What is required
The records below should be written out again, exactly.

[Modeling code records]
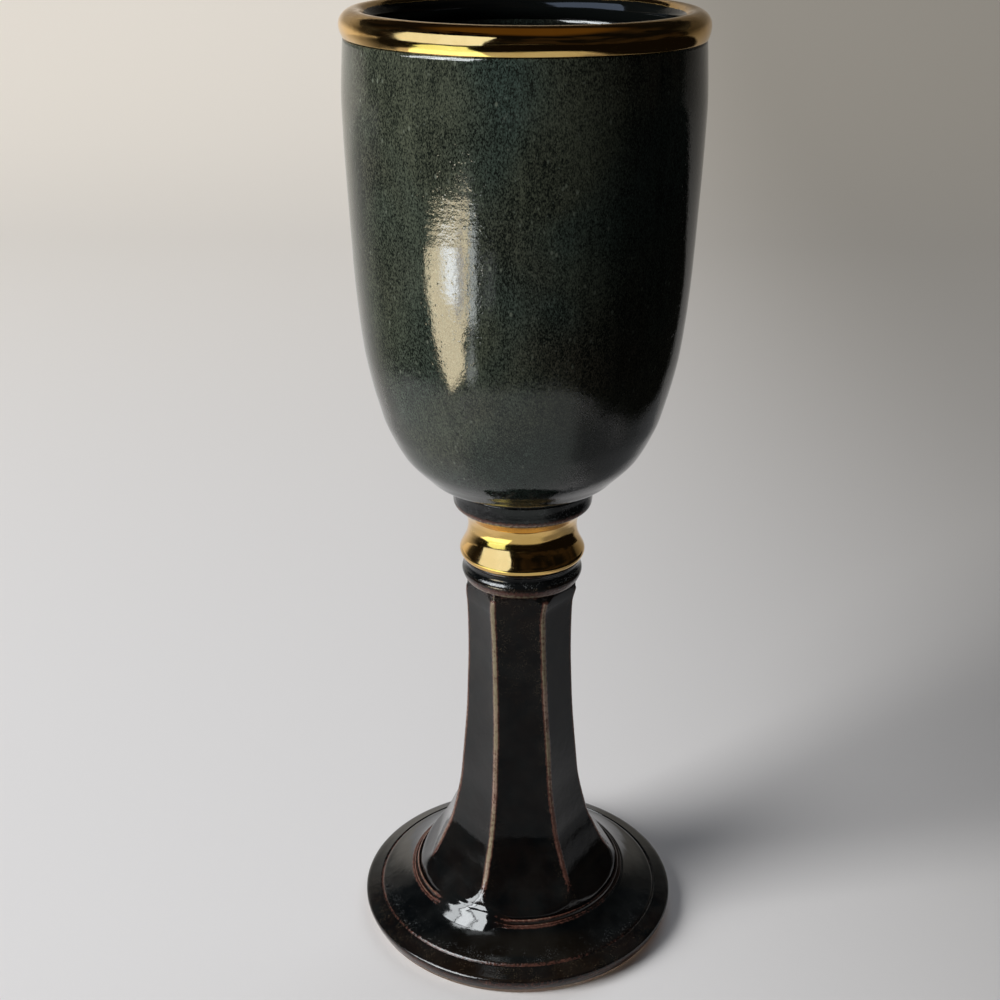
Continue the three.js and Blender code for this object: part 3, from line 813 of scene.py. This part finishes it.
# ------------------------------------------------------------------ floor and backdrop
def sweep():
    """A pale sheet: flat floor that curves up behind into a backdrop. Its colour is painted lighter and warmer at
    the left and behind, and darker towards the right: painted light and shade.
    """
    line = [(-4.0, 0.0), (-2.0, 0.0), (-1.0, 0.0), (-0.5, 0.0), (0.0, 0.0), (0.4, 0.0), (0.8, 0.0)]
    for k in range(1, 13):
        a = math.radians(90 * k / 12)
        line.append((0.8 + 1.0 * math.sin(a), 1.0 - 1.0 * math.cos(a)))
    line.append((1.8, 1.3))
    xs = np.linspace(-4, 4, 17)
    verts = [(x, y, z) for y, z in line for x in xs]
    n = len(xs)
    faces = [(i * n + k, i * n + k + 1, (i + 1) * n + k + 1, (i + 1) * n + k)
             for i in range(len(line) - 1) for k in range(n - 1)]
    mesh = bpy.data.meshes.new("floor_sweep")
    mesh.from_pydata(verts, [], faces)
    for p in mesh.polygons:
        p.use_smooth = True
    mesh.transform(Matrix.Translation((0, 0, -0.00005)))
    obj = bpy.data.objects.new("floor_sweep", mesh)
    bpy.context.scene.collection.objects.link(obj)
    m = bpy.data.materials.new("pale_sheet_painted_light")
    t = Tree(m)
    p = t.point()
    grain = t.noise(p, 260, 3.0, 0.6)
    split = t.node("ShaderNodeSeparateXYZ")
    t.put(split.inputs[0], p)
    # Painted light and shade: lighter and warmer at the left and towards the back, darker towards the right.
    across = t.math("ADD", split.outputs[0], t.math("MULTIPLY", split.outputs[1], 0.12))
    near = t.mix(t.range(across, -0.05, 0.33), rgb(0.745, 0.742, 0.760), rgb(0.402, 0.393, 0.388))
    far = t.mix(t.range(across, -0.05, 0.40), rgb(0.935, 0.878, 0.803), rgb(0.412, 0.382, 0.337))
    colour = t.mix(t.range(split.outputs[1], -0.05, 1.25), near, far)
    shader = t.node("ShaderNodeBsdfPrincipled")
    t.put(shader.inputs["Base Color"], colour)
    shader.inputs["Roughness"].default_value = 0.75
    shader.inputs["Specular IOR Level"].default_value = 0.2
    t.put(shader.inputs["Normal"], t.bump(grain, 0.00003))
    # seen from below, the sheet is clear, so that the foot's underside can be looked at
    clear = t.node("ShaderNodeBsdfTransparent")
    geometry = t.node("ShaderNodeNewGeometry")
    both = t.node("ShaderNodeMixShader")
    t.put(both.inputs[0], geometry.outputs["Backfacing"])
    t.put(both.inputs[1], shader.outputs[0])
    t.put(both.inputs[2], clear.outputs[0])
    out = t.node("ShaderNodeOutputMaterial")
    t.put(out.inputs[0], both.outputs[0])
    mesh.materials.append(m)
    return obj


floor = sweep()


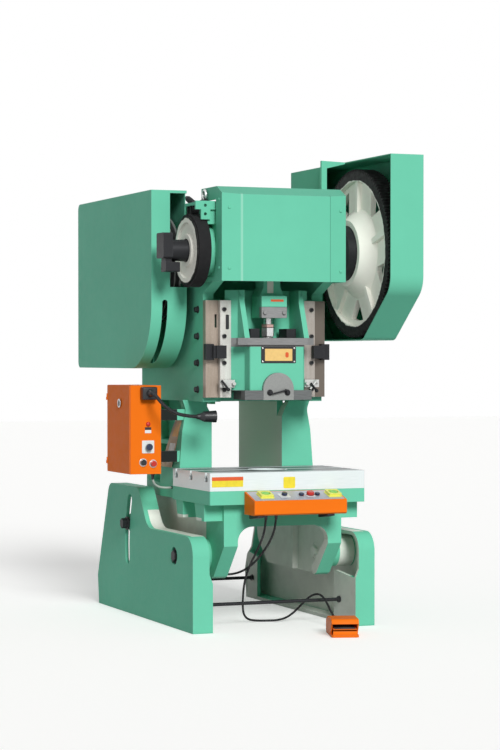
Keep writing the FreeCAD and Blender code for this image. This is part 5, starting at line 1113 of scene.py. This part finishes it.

Task response
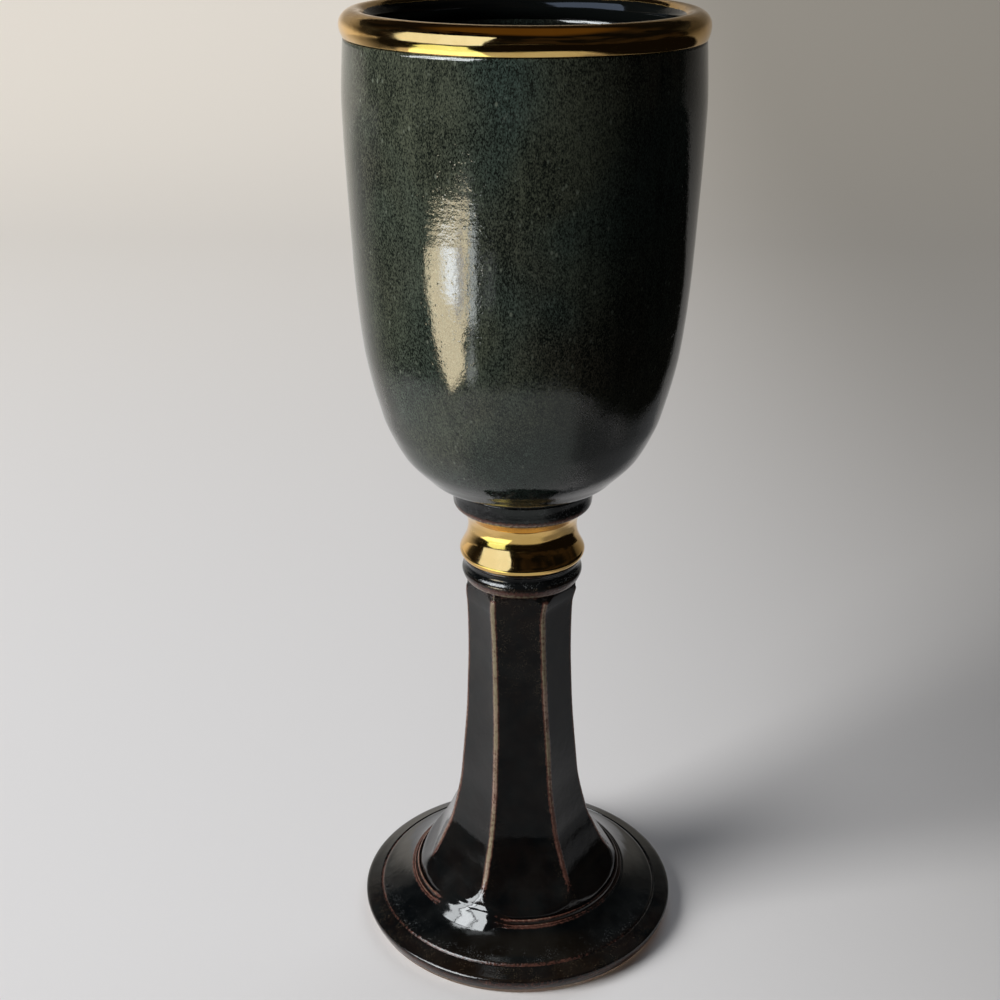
Continue the three.js and Blender code for this object: part 3, from line 813 of scene.py. This part finishes it.
# ------------------------------------------------------------------ floor and backdrop
def sweep():
    """A pale sheet: flat floor that curves up behind into a backdrop. Its colour is painted lighter and warmer at
    the left and behind, and darker towards the right: painted light and shade.
    """
    line = [(-4.0, 0.0), (-2.0, 0.0), (-1.0, 0.0), (-0.5, 0.0), (0.0, 0.0), (0.4, 0.0), (0.8, 0.0)]
    for k in range(1, 13):
        a = math.radians(90 * k / 12)
        line.append((0.8 + 1.0 * math.sin(a), 1.0 - 1.0 * math.cos(a)))
    line.append((1.8, 1.3))
    xs = np.linspace(-4, 4, 17)
    verts = [(x, y, z) for y, z in line for x in xs]
    n = len(xs)
    faces = [(i * n + k, i * n + k + 1, (i + 1) * n + k + 1, (i + 1) * n + k)
             for i in range(len(line) - 1) for k in range(n - 1)]
    mesh = bpy.data.meshes.new("floor_sweep")
    mesh.from_pydata(verts, [], faces)
    for p in mesh.polygons:
        p.use_smooth = True
    mesh.transform(Matrix.Translation((0, 0, -0.00005)))
    obj = bpy.data.objects.new("floor_sweep", mesh)
    bpy.context.scene.collection.objects.link(obj)
    m = bpy.data.materials.new("pale_sheet_painted_light")
    t = Tree(m)
    p = t.point()
    grain = t.noise(p, 260, 3.0, 0.6)
    split = t.node("ShaderNodeSeparateXYZ")
    t.put(split.inputs[0], p)
    # Painted light and shade: lighter and warmer at the left and towards the back, darker towards the right.
    across = t.math("ADD", split.outputs[0], t.math("MULTIPLY", split.outputs[1], 0.12))
    near = t.mix(t.range(across, -0.05, 0.33), rgb(0.745, 0.742, 0.760), rgb(0.402, 0.393, 0.388))
    far = t.mix(t.range(across, -0.05, 0.40), rgb(0.935, 0.878, 0.803), rgb(0.412, 0.382, 0.337))
    colour = t.mix(t.range(split.outputs[1], -0.05, 1.25), near, far)
    shader = t.node("ShaderNodeBsdfPrincipled")
    t.put(shader.inputs["Base Color"], colour)
    shader.inputs["Roughness"].default_value = 0.75
    shader.inputs["Specular IOR Level"].default_value = 0.2
    t.put(shader.inputs["Normal"], t.bump(grain, 0.00003))
    # seen from below, the sheet is clear, so that the foot's underside can be looked at
    clear = t.node("ShaderNodeBsdfTransparent")
    geometry = t.node("ShaderNodeNewGeometry")
    both = t.node("ShaderNodeMixShader")
    t.put(both.inputs[0], geometry.outputs["Backfacing"])
    t.put(both.inputs[1], shader.outputs[0])
    t.put(both.inputs[2], clear.outputs[0])
    out = t.node("ShaderNodeOutputMaterial")
    t.put(out.inputs[0], both.outputs[0])
    mesh.materials.append(m)
    return obj


floor = sweep()


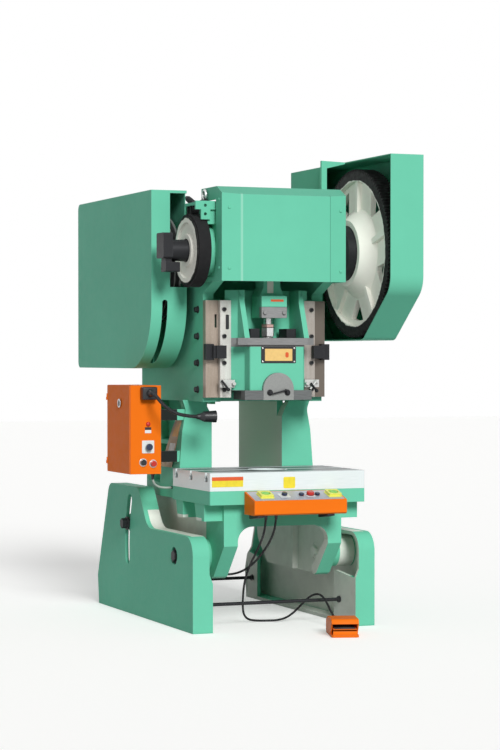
Keep writing the FreeCAD and Blender code for this image. This is part 5, starting at line 1113 of scene.py. This part finishes it.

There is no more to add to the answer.